Moreover, said Duke’s Rozear, if they’re reading only a summary of a source, they might miss some of its essential conclusions and be unable to analyze the article themselves.
After Park and Rozear first encountered fake citations, they published a blog post on Duke’s library website advising readers to avoid asking ChatGPT for sources. Instead, they suggested asking it for databases to look for articles, writing tips, or ideas related to a particular topic.
Chatfield held a workshop for faculty in the spring to explain false citations and ways to deter students from using ChatGPT for sources. Professors can have students do in-class writing assignments or encourage them to consult sources that were covered in class, she said.
Students should be learning about both the benefits and limitations of AI, Rozear said. AI may help them navigate roadblocks they face as novice researchers, she said.

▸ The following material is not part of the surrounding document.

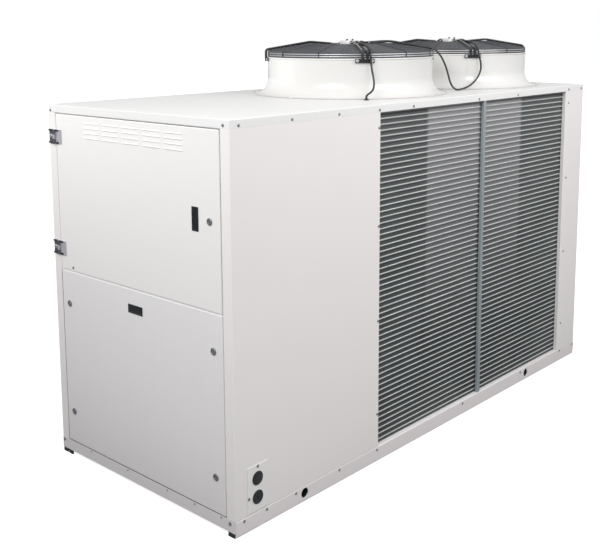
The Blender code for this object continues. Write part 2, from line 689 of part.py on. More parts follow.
def arms(name, centre):
    """Four pairs of bent bars on the diagonals, joined by a hub ring and rim brackets."""
    hub = bmesh.new()
    add_cylinder(hub, (0, 0, ARM_HUB_Z - BRACKET_THICKNESS), (0, 0, 1), ARM_HUB_RADIUS,
                 BRACKET_THICKNESS, 32)
    item = from_bmesh(name, hub, WIRE_PAINT)
    item.location = centre
    rim = SHROUD_RADIUS + SHROUD_LIP + GAP
    half = ARM_BAR / 2
    foot_r = rim + BRACKET_THICKNESS / 2 + half
    foot_z = FAN_HEIGHT - ARM_FOOT_DROP
    outline = [(foot_r, foot_z), (foot_r, ARM_KNEE_Z - half), (foot_r - 2 * half, ARM_KNEE_Z),
               (ARM_PEAK_RADIUS, ARM_PEAK_Z), (ARM_HUB_RADIUS * 0.8, ARM_HUB_Z + half - SHEET / 2)]
    for index in range(ARM_COUNT):
        angle = FRONT_ARM + math.tau * index / ARM_COUNT
        for side in (-1, 1):
            middle = side * ARM_SPACING / 2
            bar = folded_sheet(f"{name}_bar_{index}_{side}", outline, "Y", middle - half,
                               middle + half, WIRE_PAINT, ARM_BAR)
            PARTS.objects.unlink(bar)
            CUTTERS.objects.link(bar)
            bar.hide_render = True
            bar.display_type = "WIRE"
            bar.location = centre
            bar.rotation_euler = (0, 0, angle)
            boolean(item, bar, "UNION")
        plate = box(f"{name}_bracket_{index}", (rim, -BRACKET_WIDTH / 2, foot_z),
                    (rim + BRACKET_THICKNESS, BRACKET_WIDTH / 2, foot_z + BRACKET_HEIGHT),
                    WIRE_PAINT, guide=True)
        plate.location = centre
        plate.rotation_euler = (0, 0, angle)
        boolean(item, plate, "UNION")


def motor(name, centre, gland_angles):
    """The stator hangs under the arms' hub; a white cap and glands stand on top of it."""
    shape = bmesh.new()
    under = ARM_HUB_Z - BRACKET_THICKNESS - GAP
    add_cylinder(shape, (0, 0, under - MOTOR_HEIGHT), (0, 0, 1), MOTOR_RADIUS, MOTOR_HEIGHT, 32)
    item = from_bmesh(name, shape, MOTOR_PAINT, smooth=True)
    item.location = centre
    shaft = cylinder(f"{name}_shaft", (0, 0, under - MOTOR_HEIGHT - MOTOR_SHAFT_LENGTH), (0, 0, 1),
                     MOTOR_SHAFT_RADIUS, MOTOR_SHAFT_LENGTH + SHEET, MOTOR_PAINT, guide=True)
    shaft.location = centre
    boolean(item, shaft, "UNION")
    cap_base = ARM_HUB_Z + GAP
    cap = cylinder(f"{name}_cap", (0, 0, cap_base), (0, 0, 1), CAP_RADIUS, CAP_HEIGHT, WHITE)
    cap.location = centre
    extras = bmesh.new()
    for side in (-1, 1):
        add_cylinder(extras, (side * CAP_NUB_SPACING / 2, 0, cap_base + CAP_HEIGHT - SHEET), (0, 0, 1),
                     CAP_NUB_RADIUS, CAP_NUB_HEIGHT + SHEET, 12)
    for angle in gland_angles:
        direction = Vector((math.cos(angle), math.sin(angle), 0.0))
        start = direction * (CAP_RADIUS - 2 * SHEET) + Vector((0, 0, cap_base + CAP_HEIGHT / 2))
        add_cylinder(extras, start, direction, GLAND_RADIUS, GLAND_LENGTH, 12)
    guide = from_bmesh(f"{name}_cap_extras", extras, WHITE, guide=True)
    guide.location = centre
    boolean(cap, guide, "UNION")


def impeller(name, centre):
    """A hub with swept, twisted blades, in the straight part of the shroud."""
    shape = bmesh.new()
    under = ARM_HUB_Z - BRACKET_THICKNESS - GAP - MOTOR_HEIGHT
    top = under - IMPELLER_HUB_TOP_GAP
    add_cylinder(shape, (0, 0, top - IMPELLER_HUB_HEIGHT), (0, 0, 1), IMPELLER_HUB_RADIUS,
                 IMPELLER_HUB_HEIGHT, 32)
    item = from_bmesh(name, shape, BLACK, smooth=True)
    item.location = centre
    tip = SHROUD_RADIUS - SHROUD_WALL - IMPELLER_TIP_GAP
    root = IMPELLER_HUB_RADIUS - 3 * BLADE_THICKNESS
    middle_z = top - IMPELLER_HUB_HEIGHT / 2
    for index in range(IMPELLER_BLADES):
        blade = bmesh.new()
        rows = []
        for span in range(BLADE_SPANS + 1):
            share = span / BLADE_SPANS
            radius = root + (tip - root) * share
            pitch = math.radians(BLADE_ROOT_PITCH + (BLADE_TIP_PITCH - BLADE_ROOT_PITCH) * share)
            chord = BLADE_ROOT_CHORD + (BLADE_TIP_CHORD - BLADE_ROOT_CHORD) * share
            sweep = math.radians(BLADE_SWEEP) * share ** 2
            row = []
            for step in range(BLADE_CHORDS + 1):
                along = (step / BLADE_CHORDS - 0.5) * chord
                camber = 0.06 * chord * (1 - (2 * along / chord) ** 2)
                angle = sweep + along * math.cos(pitch) / radius + math.tau * index / IMPELLER_BLADES
                height = middle_z + along * math.sin(pitch) + camber * math.cos(pitch)
                row.append(blade.verts.new((radius * math.cos(angle), radius * math.sin(angle), height)))
            rows.append(row)
        for lower, upper in zip(rows, rows[1:]):
            for a, b, c, d in zip(lower, lower[1:], upper[1:], upper):
                blade.faces.new((a, b, c, d))
        guide = from_bmesh(f"{name}_blade_{index}", blade, BLACK, guide=True)
        guide.location = centre
        solidify(guide, BLADE_THICKNESS, 0.0)
        boolean(item, guide, "UNION")
    bore = cylinder(f"{name}_bore", (0, 0, under - MOTOR_SHAFT_LENGTH - SHEET), (0, 0, 1),
                    MOTOR_SHAFT_RADIUS + SHAFT_CLEARANCE, MOTOR_SHAFT_LENGTH + SHEET, BLACK, guide=True)
    bore.location = centre
    boolean(item, bore, "DIFFERENCE")


def smooth_route(points, count):
    """Points along a smooth curve through the route's own points, evenly by parameter."""
    ends = [points[0] * 2 - points[1]] + points + [points[-1] * 2 - points[-2]]
    result = []
    spans = len(points) - 1
    for step in range(count):
        place_ = step / (count - 1) * spans
        index = min(int(place_), spans - 1)
        t = place_ - index
        a, b, c, d = ends[index:index + 4]
        result.append(0.5 * (2 * b + (c - a) * t + (2 * a - 5 * b + 4 * c - d) * t ** 2
                             + (3 * b - a - 3 * c + d) * t ** 3))
    return result


def arm_route(centre_y, angle, last_points):
    """The cable's way out along an arm, as distances from the axis, aside and up."""
    gland = CAP_RADIUS - 2 * SHEET + GLAND_LENGTH + GAP
    axis_z = ARM_HUB_Z + GAP + CAP_HEIGHT / 2
    foot = SHROUD_RADIUS + SHROUD_LIP + GAP + BRACKET_THICKNESS + CABLE_RADIUS + CABLE_CLEARANCE
    run = [(gland, 0.0, axis_z), (gland + 0.020, 0.0, axis_z),
           (ARM_PEAK_RADIUS, 0.0, ARM_PEAK_Z + 0.001)]
    run += [(foot + beyond, aside, up) for beyond, aside, up in last_points]
    outwards = Vector((math.cos(angle), math.sin(angle), 0.0))
    sideways = Vector((-math.sin(angle), math.cos(angle), 0.0))
    base = Vector((FAN_X, centre_y, BODY_HEIGHT))
    return [base + outwards * r + sideways * s + Vector((0, 0, z)) for r, s, z in run]


# Ends of the way along an arm: over one bar and down beside it, or straight off the end
OVER_THE_BAR = [(-0.150, 0.0010, 0.2395), (-0.120, 0.0055, 0.2385), (-0.085, 0.0125, 0.2328),
                (-0.053, 0.0190, 0.2264), (-0.027, 0.0222, 0.2165), (-0.010, 0.0228, 0.2050)]
OFF_THE_END = [(-0.115, 0.0, 0.2290), (-0.060, 0.0, 0.2225), (-0.020, 0.0, 0.2165)]

# Free stretches of the two fan cables, from the roof at the front fan's centre
CABLE_1_ROUTE = [(0.323, -0.2500, 0.1870), (0.3245, -0.2500, 0.1620), (0.3310, -0.2500, 0.1240),
                 (0.3425, -0.2535, 0.0900), (0.3515, -0.2610, 0.0640), (0.3585, -0.2770, 0.0430),
                 (0.3630, -0.2980, 0.0320), (0.3645, -0.3170, 0.0250), (0.3650, -0.3290, 0.0185),
                 (0.3650, -0.3310, 0.0125)]
CABLE_2_ROUTE = [(0.275, 0.3155, 0.201), (0.288, 0.333, 0.1785), (0.300, 0.346, 0.1495),
                 (0.312, 0.359, 0.1075), (0.322, 0.372, 0.0535), (0.328, 0.385, 0.0260),
                 (0.332, 0.410, 0.0090), (0.332, 0.440, 0.0058), (0.333, 0.486, 0.0100),
                 (0.334, 0.535, 0.0210), (0.335, 0.582, 0.0430), (0.337, 0.611, 0.0690),
                 (0.338, 0.627, 0.1000), (0.336, 0.629, 0.1300), (0.330, 0.625, 0.1600),
                 (0.325, 0.623, 0.1870)]


def cables():
    roof_centre = Vector((FAN_X, FAN_FRONT_Y, BODY_HEIGHT))
    grommet = roof_centre + Vector((GROMMET_SIDE, -GROMMET_SETBACK, GAP))
    end = grommet + Vector((0.0, 0.0, GROMMET_HEIGHT + GAP))
    first = (arm_route(FAN_FRONT_Y, FRONT_ARM, OVER_THE_BAR)
             + [roof_centre + Vector(p) for p in CABLE_1_ROUTE] + [end])
    second = (arm_route(FAN_FRONT_Y, REAR_ARM, OFF_THE_END)
              + [roof_centre + Vector(p) for p in CABLE_2_ROUTE]
              + arm_route(FAN_REAR_Y, FRONT_ARM, OVER_THE_BAR)[::-1])
    for name, route, count in (("fan_cable_1", first, CABLE_SHORT_POINTS),
                               ("fan_cable_2", second, CABLE_LONG_POINTS)):
        place(name, wires(name, [smooth_route(route, count)], CABLE_RADIUS, 2), BLACK, smooth=True)
    cylinder("cable_grommet", grommet, (0, 0, 1), GROMMET_RADIUS, GROMMET_HEIGHT, BLACK)


def fans():
    for number, y, clip_sign, glands in ((1, FAN_FRONT_Y, -1, (FRONT_ARM, REAR_ARM)),
                                         (2, FAN_REAR_Y, 1, (FRONT_ARM,))):
        centre = (FAN_X, y, BODY_HEIGHT)
        shroud(f"fan_{number}_shroud", y, clip_sign)
        guard(f"fan_{number}_guard", centre)
        arms(f"fan_{number}_arms", centre)
        motor(f"fan_{number}_motor", centre, glands)
        impeller(f"fan_{number}_impeller", centre)


base_rails()
base_covers()
floor_pan()
side_panels()
rear_panel()
roof_panel()
partition()
coils()
front_end()
hinge("upper", DOOR_TOP - HINGE_UPPER_DROP)
hinge("lower", DOOR_BOTTOM + HINGE_LOWER_RISE)
gland_plate()
fans()
cables()
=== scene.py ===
# %% [markdown]
# # An air cooled water chiller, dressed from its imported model
#
# This machine cools water for a building. It stands outdoors on two steel rails, draws air
# in through a finned coil on each long side and blows it out of two fans in its roof.
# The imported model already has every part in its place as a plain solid. The cells below
# build the finished skin round those solids, one part of the machine at a time.
#
# All sizes are in metres. The doors face -Y, the cable entry is on the +X side and the
# ground is z = 0.

import math

import bmesh
import bpy
from mathutils import Matrix, Vector


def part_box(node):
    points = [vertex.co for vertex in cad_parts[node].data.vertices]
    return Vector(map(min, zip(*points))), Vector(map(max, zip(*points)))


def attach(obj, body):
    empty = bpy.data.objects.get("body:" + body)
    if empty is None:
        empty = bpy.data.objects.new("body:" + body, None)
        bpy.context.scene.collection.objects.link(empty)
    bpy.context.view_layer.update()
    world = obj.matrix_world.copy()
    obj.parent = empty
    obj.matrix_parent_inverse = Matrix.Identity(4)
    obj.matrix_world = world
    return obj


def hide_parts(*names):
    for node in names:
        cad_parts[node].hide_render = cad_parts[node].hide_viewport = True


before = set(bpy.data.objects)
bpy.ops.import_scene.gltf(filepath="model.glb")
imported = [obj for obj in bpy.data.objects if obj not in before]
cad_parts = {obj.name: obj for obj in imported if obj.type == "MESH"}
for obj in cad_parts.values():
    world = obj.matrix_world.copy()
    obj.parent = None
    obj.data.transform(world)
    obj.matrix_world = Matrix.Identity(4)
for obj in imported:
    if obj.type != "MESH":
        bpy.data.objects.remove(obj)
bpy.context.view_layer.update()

# %% [markdown]
# ## A ruler for the whole machine
#
# A sheet metal worker measures from a corner of the cabinet. The roof covers the whole
# cabinet, so its lowest corner is a good zero: x runs to the right, y runs from the doors
# to the rear end, and z stays the height above the ground.

# %% Measure from the cabinet's left front corner
ROOF_LOW, ROOF_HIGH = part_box("roof_panel")
WIDTH = ROOF_HIGH.x - ROOF_LOW.x
LENGTH = ROOF_HIGH.y - ROOF_LOW.y
TOP = ROOF_HIGH.z
SHEET = 0.002
GAP = 0.0003


def at(x, y, z=0.0):
    """A point given from the cabinet's left front corner, in the model's own axes."""
    return Vector((ROOF_LOW.x + x, ROOF_LOW.y + y, z))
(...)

Rather than spending hours searching for multiple sources, students can use ChatGPT to get a basic understanding of a subject, then use their own research skills to study it more in depth.
Park recalls one professor who asked his students to produce 10 citations with ChatGPT. Then the professor identified the inaccurate parts of each citation.
“This is a proactive approach — not only educating students about the potential problems, but also guiding them toward responsible, ethical academic conduct when they are using AI,” Park said.
No matter how powerful the technology becomes, she said, it has limited uses for students and scholars.
“Ultimately research is about the expression of our intellectual activities. And that cannot be replaced by AI.”